Cone was also loath to classify the contest between S1 and Corillian as one of superior technology. If not that, what then was the basis of banks' decisions to switch? "It's about flexibility," Cone said.

Corillian has 40 financial institutions as its customers, 33 of which run Corillian software in their own data centers. The other seven have Corillian run its application in its Portland, OR, data center/headquarters, but on servers owned by the bank. The idea is that the role of running Internet banking could easily revert to the bank.

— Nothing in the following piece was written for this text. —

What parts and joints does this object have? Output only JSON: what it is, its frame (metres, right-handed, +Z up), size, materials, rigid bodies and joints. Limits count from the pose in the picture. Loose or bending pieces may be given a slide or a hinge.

Effectively a hedging strategy for banks, it allows them to farm out Internet banking while it is so small an element of their business as to be insignificant, but to quickly regain control of it, if it becomes sizeable.

Mahan insists that Corillian isn't

even a competitor: "Corillian is not in the same business we're in.

"Seybold is the one that keeps me awake at night," he says, referring to the vendor known for customer relationship management software, but which helped develop a new Internet banking system

for PNC Bancorp when the Pittsburgh-based bank moved off

of the Integrion Financial Network. (S1 got a number of refugees from the failed consortium.)

S1 announced version 5.2 of its Consumer Banking application at the show, suggesting imminent availability. "During 2001," S1 executives say, the company will be rewriting its software to Sun Microsystem's JE2 standard. "The industry states it's open," says Ellertson, adding that the move will save clients from having to write extensions for Java applications they might want. It also means, he said, "We now have the only application that scales from a desktop to a mainframe."

The latest software enables wireless banking. "Wireless is going to have an enormous impact on everybody," says Ellertson, adding that he worked with some of the world's largest wireless implementations.

Banks using other electronic banking vendors will have to write different applications for all the wireless devices on which they run, Ellertson contends. "There are 45 different wireless devices in the U.S. today. There'll be over 200 within the next year. S1 will write to all, with no add-on work for the bank."